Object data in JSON

==============================

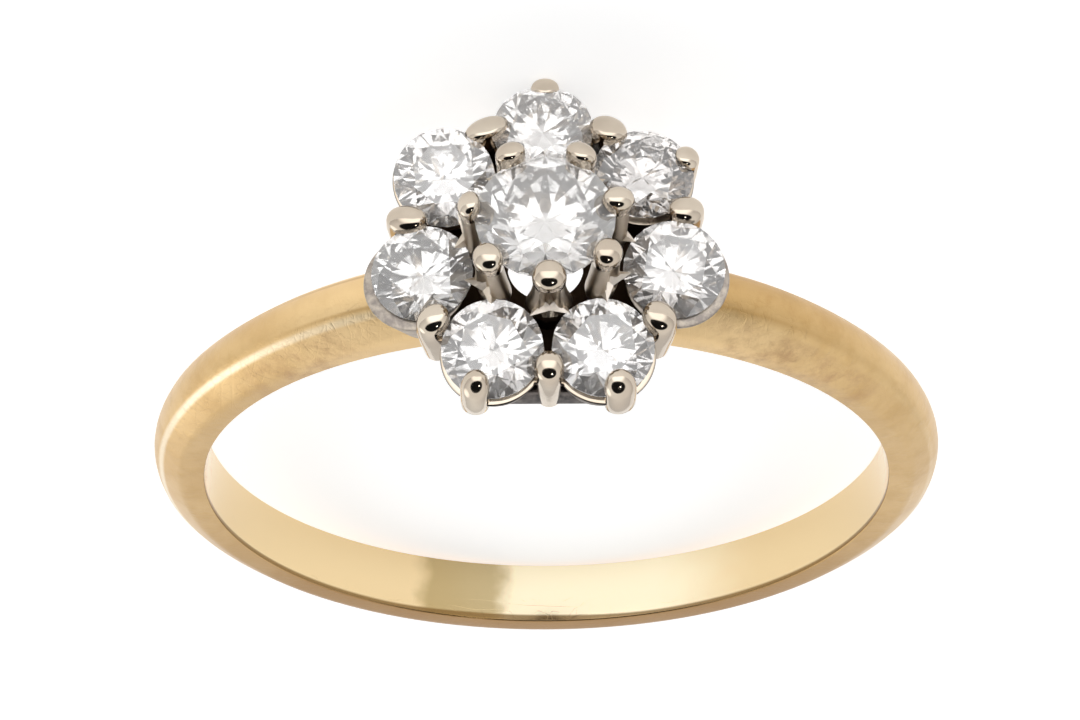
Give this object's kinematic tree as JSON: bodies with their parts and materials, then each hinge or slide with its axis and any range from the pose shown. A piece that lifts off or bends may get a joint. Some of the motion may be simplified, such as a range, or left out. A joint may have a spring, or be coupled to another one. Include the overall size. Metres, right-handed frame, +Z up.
{
  "type": "flower cluster finger ring",
  "caption": "Finger ring with a plain tapering band and a raised flower head of claw-set round brilliant stones, lying on its side.",
  "frame": {"origin": "the point of the resting surface under the middle of the ring's box", "axes": "+Z up from the surface that the ring lies on; -Y towards the flower head; +X across the band; the finger axis is tilted about 10 degrees from +Z because the ring leans on its head"},
  "size_m": [0.0196, 0.0228, 0.0081],
  "materials": {
    "yellow_gold": "worn satin outside, polished inside",
    "white_gold": "warm polished white gold, darkened in its recesses",
    "clear_stone": "faceted and polished"
  },
  "bodies": {
    "root": {"shank": "yellow_gold", "setting": "white_gold", "centre_stone": "clear_stone", "outer_stone_1": "clear_stone", "outer_stone_2": "clear_stone", "outer_stone_3": "clear_stone", "outer_stone_4": "clear_stone", "outer_stone_5": "clear_stone", "outer_stone_6": "clear_stone", "outer_stone_7": "clear_stone"}
  },
  "joints": []
}
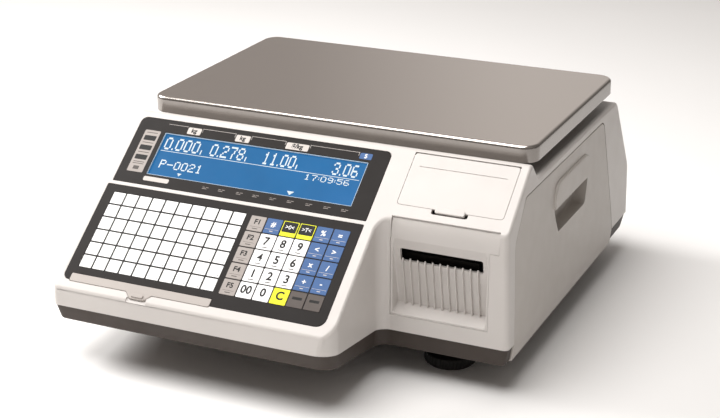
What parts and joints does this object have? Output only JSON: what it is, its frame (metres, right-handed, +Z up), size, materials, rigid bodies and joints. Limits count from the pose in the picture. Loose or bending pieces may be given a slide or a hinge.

==============================

Written instruction ▸ Give back each line above precisely as it stands.

The solution ▸
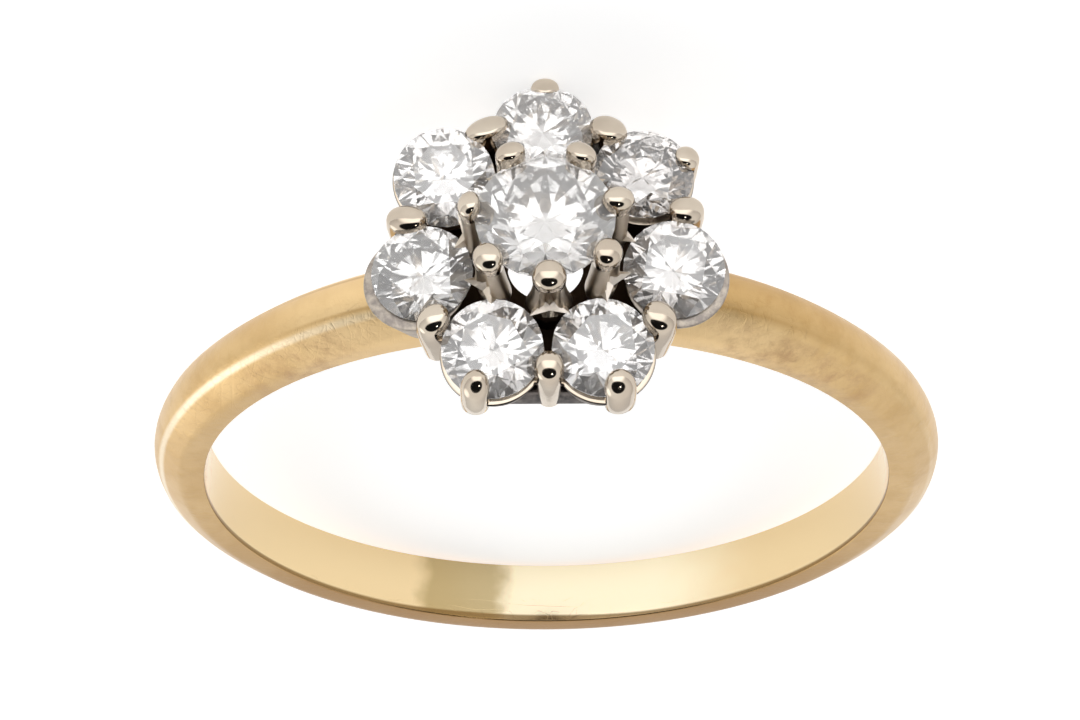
Give this object's kinematic tree as JSON: bodies with their parts and materials, then each hinge or slide with its axis and any range from the pose shown. A piece that lifts off or bends may get a joint. Some of the motion may be simplified, such as a range, or left out. A joint may have a spring, or be coupled to another one. Include the overall size. Metres, right-handed frame, +Z up.
{
  "type": "flower cluster finger ring",
  "caption": "Finger ring with a plain tapering band and a raised flower head of claw-set round brilliant stones, lying on its side.",
  "frame": {"origin": "the point of the resting surface under the middle of the ring's box", "axes": "+Z up from the surface that the ring lies on; -Y towards the flower head; +X across the band; the finger axis is tilted about 10 degrees from +Z because the ring leans on its head"},
  "size_m": [0.0196, 0.0228, 0.0081],
  "materials": {
    "yellow_gold": "worn satin outside, polished inside",
    "white_gold": "warm polished white gold, darkened in its recesses",
    "clear_stone": "faceted and polished"
  },
  "bodies": {
    "root": {"shank": "yellow_gold", "setting": "white_gold", "centre_stone": "clear_stone", "outer_stone_1": "clear_stone", "outer_stone_2": "clear_stone", "outer_stone_3": "clear_stone", "outer_stone_4": "clear_stone", "outer_stone_5": "clear_stone", "outer_stone_6": "clear_stone", "outer_stone_7": "clear_stone"}
  },
  "joints": []
}
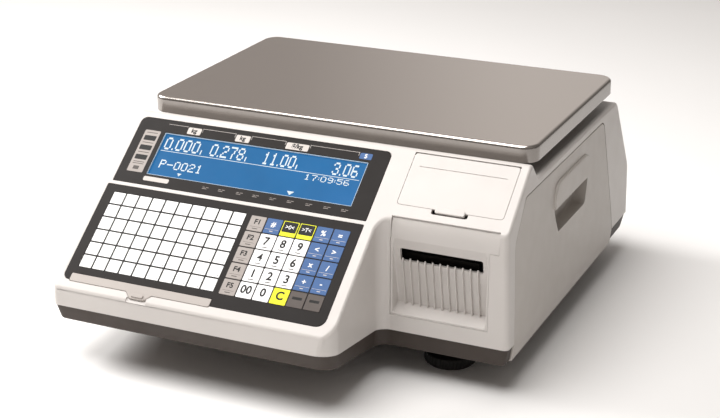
What parts and joints does this object have? Output only JSON: what it is, its frame (metres, right-handed, +Z up), size, materials, rigid bodies and joints. Limits count from the pose in the picture. Loose or bending pieces may be given a slide or a hinge.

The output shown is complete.